ADB meeting to focus on Asian poverty

Erin Prelypchan, Reuters, Shanghai

The Asian Development Bank holds its 35th annual meeting this
week in China's booming commercial hub of Shanghai, the country's
richest city whose smart bridges and newly clean riverfront are
testament to hundreds of millions of dollars in ADB loans.

China's growing success in sucking in private sector capital
has hemmed its need for ADB funds. But its triumphs will likely
spur calls by the multilateral agency for faster and deeper
structural reform in less developed corners of Asia.

Afghan reconstruction, currency swaps, trade pacts, and
keeping the Asian economic recovery on the boil will be among
other hot topics for the 3,000 delegates due in Shanghai.

The 60-member ADB board, which includes 43 Asia Pacific
finance officials, will also discuss a U.S. proposal to increase
aid given to needy nations as grants, as opposed to loans.

The Manila-based ADB has forecast growth in developing Asia of
about 4.8 percent this year and 5.8 percent in 2003, well down
from an average annual 7.7 percent in the 1980s and 8.1 percent
in the first half of the 1990s.

But while much of the region crawls out of a global economic
slowdown amid lingering bad debt problems from the 1997-98 Asian
crisis, coastal Chinese cities like Shanghai are flush with
glittering skyscrapers, bustling streets and thriving ports.

Shanghai saw GDP growth of more than 10 percent last year and
is the main entry point for China's US$40 billion-plus in annual
foreign investment.

The ADB sees China's GDP growing 7.0 percent in 2002, a
dizzying rate so appealing to foreign investors that Asia's
finance ministers and central bankers will want to know how to
emulate or weather it.

Shanghai's glitter will not distract ADB President Tadao Chino
from his campaign on Asian poverty, which he has termed the
"single, overarching goal" of the multilateral agency.

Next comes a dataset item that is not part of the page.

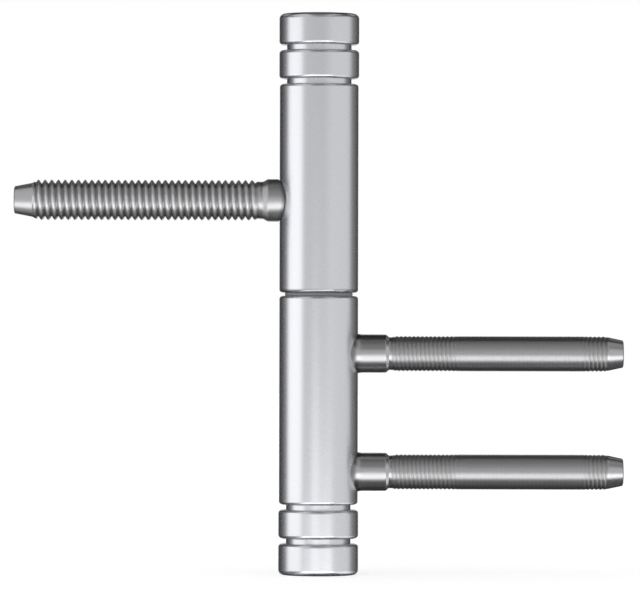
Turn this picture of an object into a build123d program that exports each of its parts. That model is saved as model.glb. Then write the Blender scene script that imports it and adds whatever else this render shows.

Japan will likely use the conference to pledge fresh funds to
the ADB antipoverty trust which Tokyo launched in 2000 with a
donation of 10 billion yen ($78.6 million).

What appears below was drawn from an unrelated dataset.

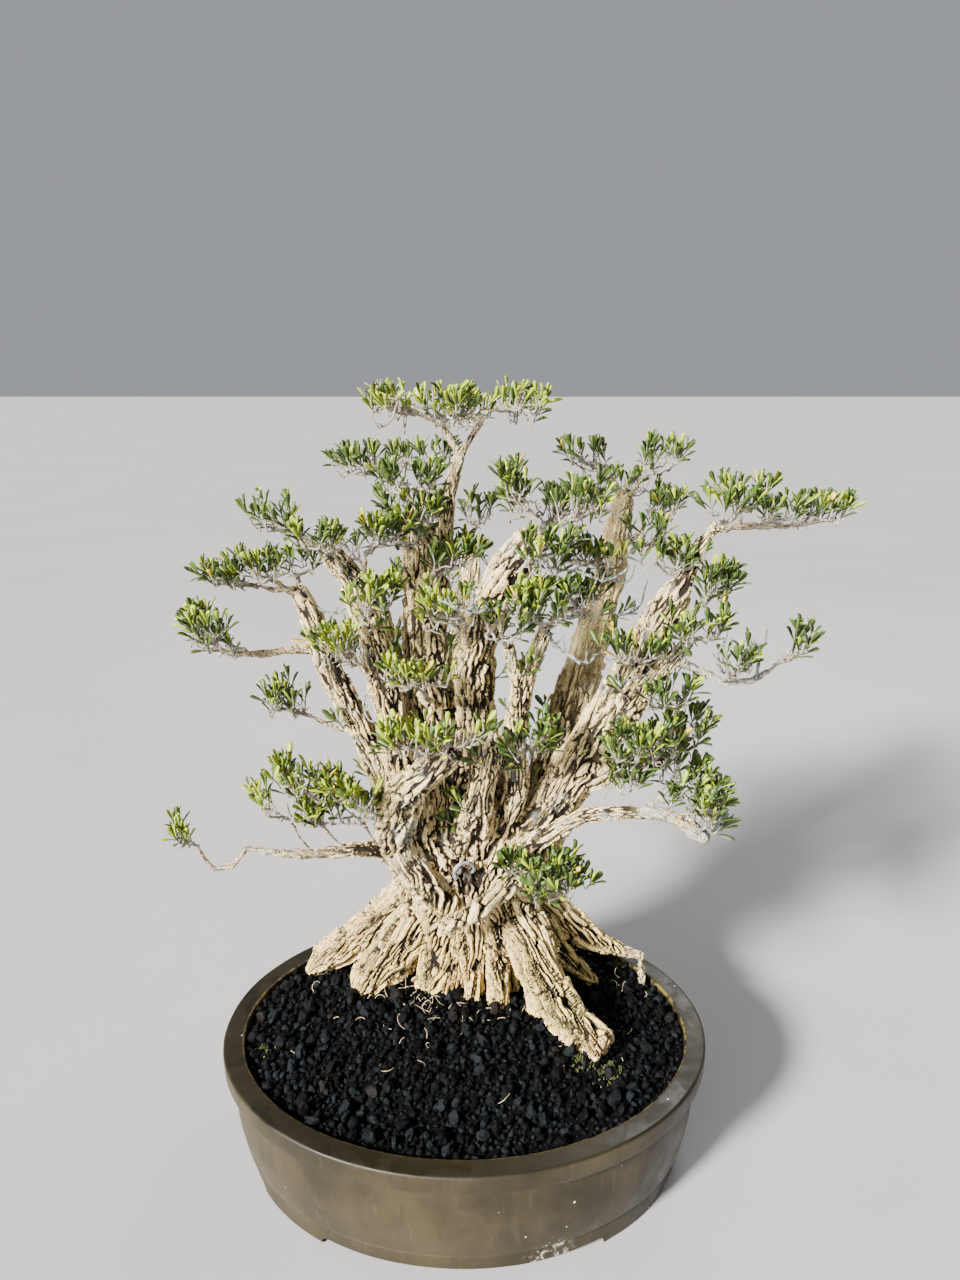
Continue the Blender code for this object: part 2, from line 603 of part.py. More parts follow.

Afghanistan will also feature highly. The ADB has pledged $500
million over two-and-a-half years in assistance for the
reconstruction of the war-ravaged country.

The assistance programmer will focus on the crippled farm
sector, education, roads and power generation. A $200 million ADB
loan is expected to be processed by late August with disbursement
soon after.

Bruised by the 1997-1998 Asian financial crisis, finance
ministers of the 10-member Association of Southeast Asian Nations
(ASEAN) plus Japan, South Korea and China will likely use a
meeting on Friday to strengthen a network of currency swaps.

The Chiang Mai Initiative, signed in May 2000, sees currency
swaps as a defense against future speculative attacks. Japan has
already signed bilateral swaps with Thailand, China, Malaysia,
South Korea and the Philippines.

ASEAN groups Brunei, Cambodia, Indonesia, Laos, Malaysia,
Myanmar, the Philippines, Singapore, Thailand and Vietnam.

China's economic juggernaut will be hard for delegates to
ignore when they meet in Shanghai's showpiece financial hub of
Pudong, whose striking office towers and broad avenues were muddy
farmland only 12 years ago.

China's relative political stability, low labor costs and the
world's biggest market of 1.3 billion people suck in half of
developing Asia's foreign direct investment, economists estimate.